Un’altra immagine che cattura in maniera particolarmente fedele la giornata no di Djokovic sono le sue lacrime in occasione della cerimonia di premiazione. Non capita spesso di vedere un campione del suo livello, spesso sorridente e allegro, esternare la tristezza dopo una sconfitta così dolorosa. In maniera molto sportiva Nole si è congratulato con il suo avversario stringendogli la mano a rete con un grande sorriso. Era tuttavia palese come dentro di sé stesse soffrendo in maniera smisurata per l’occasione mancata, che avrebbe potuto consegnarlo ulteriormente alla storia. Il sogno Grande Slam e l’ottavo Wimbledon erano solamente una parte di ciò che una vittoria avrebbe significato.
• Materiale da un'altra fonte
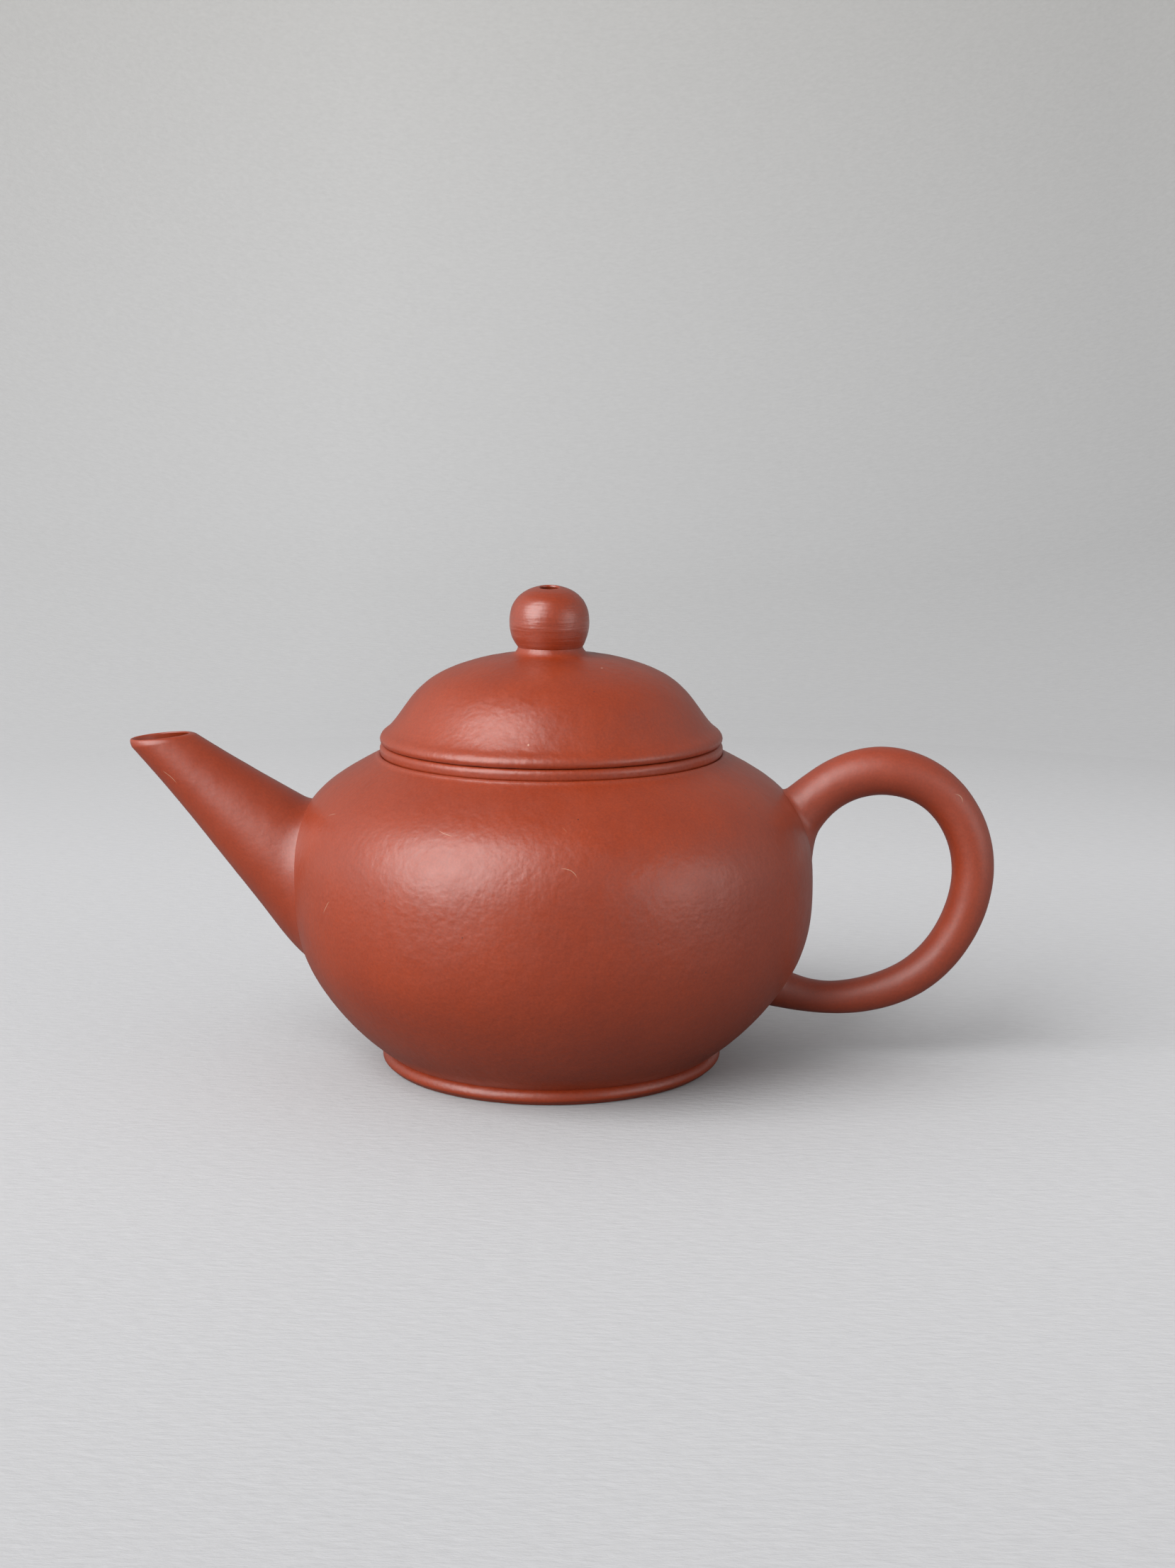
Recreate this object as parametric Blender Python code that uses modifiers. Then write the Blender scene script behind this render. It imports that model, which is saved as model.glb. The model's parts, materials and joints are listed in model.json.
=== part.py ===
"""A small round clay teapot with its lid, built from its separately made clay pieces.

Frame: +Z up, the origin on the foot's resting plane, at the middle of the object's length and width. The
spout points along -X and the handle along +X. Sizes below are in millimetres and angles in degrees;
Blender gets metres. Every size and place is measured from the pot's vertical axis, which stands at AXIS_X.
"""

import math

import bmesh
import bpy
from mathutils import Vector

MM = 0.001

# The handle reaches further out than the spout, so the pot's axis is a little off the middle of its length.
AXIS_X = -1.65

# Clearance left between two luted pieces, and the clay's thickness.
GAP = 0.3
WALL = 2.6
TURN_SEGMENTS = 48
SMALL_TURN_SEGMENTS = 32

# Belly: (radius, height) of the outer surface, from the foot up to the mouth ring.
BELLY_FOOT = (23.8, 2.45)
BELLY_JOINT = (30.3, 41.4)
SHOULDER_TOP = (24.3, 44.6)
BELLY_KNOTS = [
    BELLY_FOOT,
    (27.9, 6.0),
    (31.6, 10.0),
    (35.4, 16.0),
    (37.0, 25.5),
    (36.4, 34.5),
    (34.1, 38.1),
    BELLY_JOINT,
]
SHOULDER_KNOTS = [BELLY_JOINT, (27.6, 43.05), SHOULDER_TOP]

# Foot ring and base.
FOOT_INNER = 20.4
FOOT_CHAMFER = 0.6
FOOT_KNOTS = [(23.2, 0.0), (24.3, 0.8), (24.25, 1.5), (23.6, 2.15)]
BASE_UNDERSIDE = 1.8
BASE_THICKNESS = 2.9

# Mouth, and the lid that sits on it.
MOUTH_RADIUS = 20.6
MOUTH_BEAD = 24.1
MOUTH_RING_BOTTOM = 44.9
SEAT_HEIGHT = 46.2
FLANGE_CLEARANCE = 0.35
FLANGE_THICKNESS = 2.2
FLANGE_DEPTH = 8.6
FLANGE_LEAD_IN = 0.7

# Lid, in heights above the seat.
RIM_RADIUS = 24.1
RIM_BOTTOM = GAP
RIM_TOP = 1.2
DOME_BOTTOM = RIM_TOP + GAP
DOME_THICKNESS = 2.4
DOME_KNOTS = [(23.5, DOME_BOTTOM), (21.6, 3.8), (19.5, 6.7), (15.5, 9.6), (10.2, 11.6), (5.2, 12.8)]
KNOB_SEAT_RADIUS = 4.4
KNOB_SEAT_HEIGHT = 13.9
VENT_RADIUS = 1.45

# Knob, in heights above its own base.
KNOB_BASE = KNOB_SEAT_HEIGHT + GAP
KNOB_KNOTS = [(4.6, 0.0), (5.4, 0.9), (5.6, 2.6), (5.1, 4.7), (3.9, 6.5), (2.6, 7.5), (1.9, 7.85)]

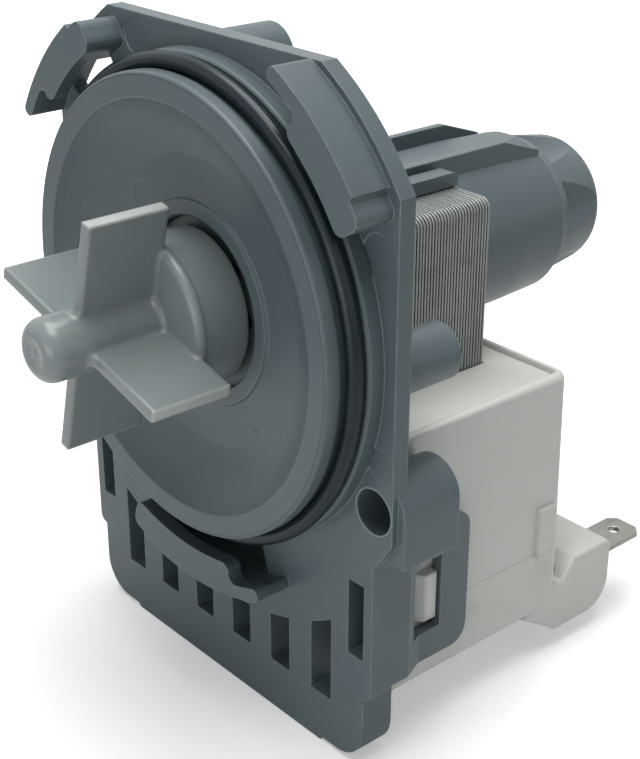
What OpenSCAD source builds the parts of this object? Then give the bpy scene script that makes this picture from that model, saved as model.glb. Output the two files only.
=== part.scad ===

Certo, vista la sua esperienza sull’erba potrà sicuramente riprovarci il prossimo anno e sarebbe sicuramente tra i favoriti, ma non sarà la stessa cosa. 24 ore dopo le lacrime di Ons Jabeur, affranta per aver visto sfumare per la terza volta il tanto agognato primo slam, il Centrale di Wimbledon torna ad essere teatro delle emozioni che solo lo sport sa regalare. Una rappresentazione da manuale della poesia ‘If’ di Ruyard Kipling incisa a caratteri cubitali sul palcoscenico dello slam londinese, che recita “Se riuscirai a confrontarti con Trionfo e Rovina. E trattare allo stesso modo questi due impostori“. Dopo tanti anni in cui ha sperimentato il trionfo, oggi Djokovic deve confrontarsi anche con la rovina. Una rovina che lo vide protagonista già quattro anni fa, ma a ruoli invertiti, nella finale contro Roger Federer.